We know the road Madan Street or Madan Square, but we don’t know who the man was. The roads belongs to the name of a Great man who came east from the west to rising up the sun of the bengali film industry, Jamshedji Framji Madan.

jamshedji framji madan
Jamshedji Framji Madan (1856–1923), born in a Parsi family in Bombay, was one of the pioneers of the Indian film industry and he was the man who makes first silent Movie in Bengali language. In kolkata No can can think that it can be an industry before him.
In 1902, he started bioscope shows in a tent in Maidan, Calcutta along with similar shows in Corinthian Theatre. The equipments used were procured from Pathé Frères of Paris. Most of the films shown in those shows were from Pathé Productions. These bioscope shows (A Bioscope show was a fairground attraction consisting of a traveling cinema) were organized under the banner of Elphinstone Bioscope Company. Elphinstone Bioscope Company produced a number of short films. He also started film shows in Alfred Theater, which he bought in the same year.
In 1907, he established Elphinstone Picture Palace (currently known as Chaplin Cinema), which was the first permanent show house in Calcutta.
He also opened Madan Theatre and Palace of Varieties (now known as Elite Cinema).

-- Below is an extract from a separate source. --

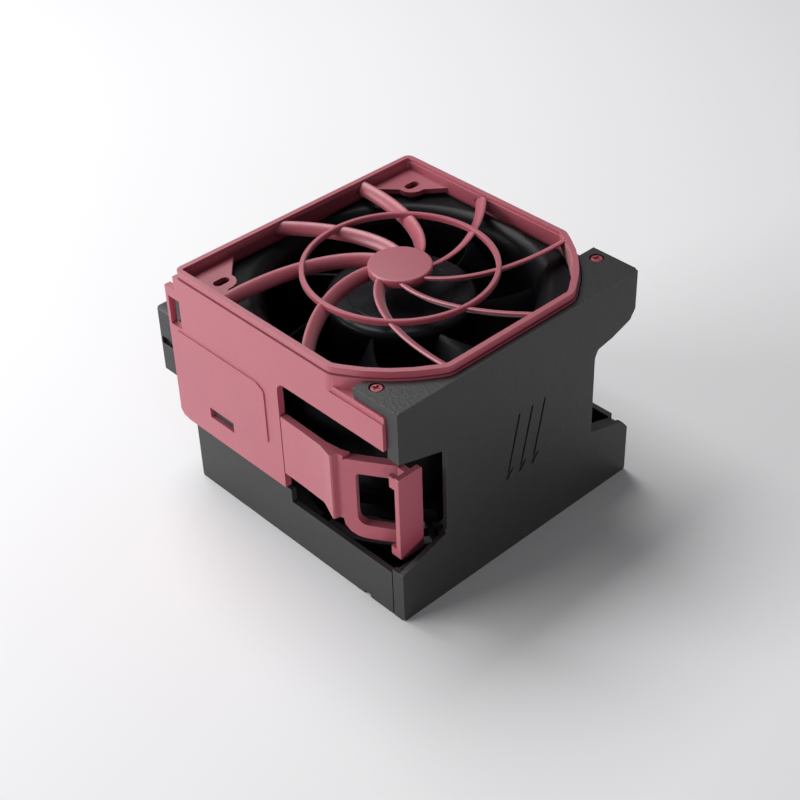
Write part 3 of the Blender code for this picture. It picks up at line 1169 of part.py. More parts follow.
def make_screws():
    """Pan-head screws that come up through the base posts into the fan's foot flange."""
    foot = SCREW_SINK
    under = foot + SCREW_HEAD_HEIGHT
    tip = FAN_FOOT + FLANGE_FOOT - GAP
    for index, place in enumerate(screw_places(), 1):
        screw = turned(f"fan_screw_{index}", [
            (0, tip), (SCREW_SHANK * 0.6, tip), (SCREW_SHANK, tip - 0.7 * MM), (SCREW_SHANK, under),
            (SCREW_HEAD, under), (SCREW_HEAD, foot + 0.5 * MM), (SCREW_HEAD - 0.6 * MM, foot), (0, foot)],
            20, centre=place, material=STEEL)
        x, y = place
        half = DRIVE_WIDTH / 2
        low, high = -GAP, foot + 0.8 * MM
        cut(screw, block(f"drive_{index}_x", (x - DRIVE_REACH, y - half, low),
                         (x + DRIVE_REACH, y + half, high)))
        cut(screw, block(f"drive_{index}_y", (x - half, y - DRIVE_REACH, low),
                         (x + half, y + DRIVE_REACH, high)))


make_bezel_frame()
make_finger_guard()
make_release_latch()
make_side_cover()
make_base_frame()
make_exhaust_guard()
make_fan_housing()
make_rotor()
make_bearings()
make_stator()
make_motor_board()
make_connector()
make_rivets()
make_screws()
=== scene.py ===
import json
import math

import bmesh
import bpy
from mathutils import Matrix, Vector


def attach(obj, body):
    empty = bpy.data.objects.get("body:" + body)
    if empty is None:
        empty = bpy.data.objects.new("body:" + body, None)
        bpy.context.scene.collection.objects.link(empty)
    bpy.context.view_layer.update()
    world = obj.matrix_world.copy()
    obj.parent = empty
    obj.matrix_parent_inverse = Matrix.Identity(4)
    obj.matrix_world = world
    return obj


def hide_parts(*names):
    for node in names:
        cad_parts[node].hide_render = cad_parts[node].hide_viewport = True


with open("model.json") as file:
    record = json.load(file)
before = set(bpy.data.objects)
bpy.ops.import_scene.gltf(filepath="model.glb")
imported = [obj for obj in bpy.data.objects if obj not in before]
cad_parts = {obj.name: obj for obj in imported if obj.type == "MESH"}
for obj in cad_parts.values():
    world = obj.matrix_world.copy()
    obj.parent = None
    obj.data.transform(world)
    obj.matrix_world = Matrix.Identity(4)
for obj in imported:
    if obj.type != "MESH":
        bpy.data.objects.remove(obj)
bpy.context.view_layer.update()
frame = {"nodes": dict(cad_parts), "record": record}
MM = 0.001

# Camera. The photograph looks down on the corner between the latch wall and the side
# cover, from about 0.36 m away, with the module a little turned in the frame.
SENSOR_WIDTH = 36.0
PICTURE_WIDTH = 800.0
FOCAL_LENGTH = 1631.0  # in pixels of the picture
EYE = (0.220638, -0.196528, 0.245038)
RIGHT = Vector((0.687132, 0.725958, -0.028891))
DOWN = Vector((0.426781, -0.435499, -0.79259))
FORWARD = Vector((-0.587969, 0.532283, -0.609071))


def linked(name, data):
    """New object in the scene that holds the data."""
    made = bpy.data.objects.new(name, data)
    bpy.context.scene.collection.objects.link(made)
    return made


camera_data = bpy.data.cameras.new("camera")
camera_data.sensor_width = SENSOR_WIDTH
camera_data.lens = FOCAL_LENGTH * SENSOR_WIDTH / PICTURE_WIDTH
camera = linked("camera", camera_data)
camera.matrix_world = Matrix.Translation(EYE) @ Matrix((RIGHT, -DOWN, -FORWARD)).transposed().to_4x4()
bpy.context.scene.camera = camera

# Studio. Pale paper under the module, a broad soft lamp overhead, one low on the left for the
# latch wall and one near the floor for the side cover, with a faint sky to fill the shadows.
FLOOR_GAP = 0.05 * MM


def set_inputs(node, values):
    for label, value in dict(values).items():
        node.inputs[label].default_value = value


def shader_of(material):
    return material.node_tree.nodes["Principled BSDF"]


def lamp(name, place, target, size, power):
    light = bpy.data.lights.new(name, "AREA")
    light.shape = "RECTANGLE"
    light.size, light.size_y = size
    light.energy = power
    holder = linked(name, light)
    holder.location = place
    aim = Vector(target) - Vector(place)
    holder.rotation_euler = aim.to_track_quat("-Z", "Y").to_euler()


def object_from(shape, name):
    """Linked object whose mesh is the finished shape."""
    mesh = bpy.data.meshes.new(name)
    shape.to_mesh(mesh)
    shape.free()
    return linked(name, mesh)


bpy.context.scene.view_settings.view_transform = "Standard"
world = bpy.data.worlds.new("studio")
bpy.context.scene.world = world
world.use_nodes = True
set_inputs(world.node_tree.nodes["Background"], {"Color": (0.92, 0.93, 0.95, 1.0), "Strength": 0.17})

lamp("overhead", (-0.34, 0.02, 0.58), (0.0, 0.0, 0.04), (0.45, 0.35), 3.9)
lamp("low_left", (-0.40, -0.62, 0.22), (0.0, 0.0, 0.03), (0.55, 0.34), 6.2)
lamp("cover_side", (0.72, -0.25, 0.08), (0.0, 0.0, 0.04), (0.3, 0.14), 1.9)

floor_shape = bmesh.new()
bmesh.ops.create_grid(floor_shape, x_segments=1, y_segments=1, size=3.0)
floor = object_from(floor_shape, "floor")
floor.location.z = -FLOOR_GAP
floor_paper = bpy.data.materials.new("floor_paper")
floor_paper.use_nodes = True
set_inputs(shader_of(floor_paper), {"Base Color": (0.74, 0.74, 0.75, 1.0), "Roughness": 0.9})
floor.data.materials.append(floor_paper)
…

After World War I, his business started growing rapidly. In 1919, his film production business became a joint stock company with the name of Madan Theatres Limited. Madan Theatres and its associates had great control over theatre houses in India during that period. In 1919, Madan produced the first Bengali feature film, Billwamangal. It was first screened in the Cornwallis Theatre (now known as the Sree Cinema).
The Madan Theatre Company has its roots in 1902 when Jamshedji Framji Madan, a wine merchant who came to Calcutta from Bombay as a child, started his entertainment business by acquiring two theatre companies in Calcutta and then beginning film exhibitions.
The Electric Theatre (now known as Regal Cinema), Grand Opera House (currently known as Globe Cinema) and Crown Cinema (now known as Uttara Cinema) were all owned by Madan Theatres.
His films were marked by a high degree of technical sophistication, facilitated by his employment of experienced foreign directors like Eugenio De Liguoro, Camille Le Grand and Georgio Mannini. Such expertise was complemented by grand sets and popular mythological storylines which ensured good returns. Many of these films were versions of earlier popular theatrical forms. Liguoro directed Nala Damayanti (1920) and Dhruva Charitra (1921), Le Grand directed Ratnavali (1922), and Mannini directed Savitri Satyavan (1923). Patience Cooper, one of the early stars of Indian Cinema, acted in many of the movies produced by Madan Theatres.
Madan also took the initiative in obtaining the film rights for works of stalwarts of Bengali literature like Bankim Chandra Chatterjee and Rabindranath Tagore. Madan Theatres produced films like Bishabriksha, Durgesh Nandini (1927) and Radharani (1930), based on Bankim Chandra’s works. Giribala (1929) was based on Tagore’s work.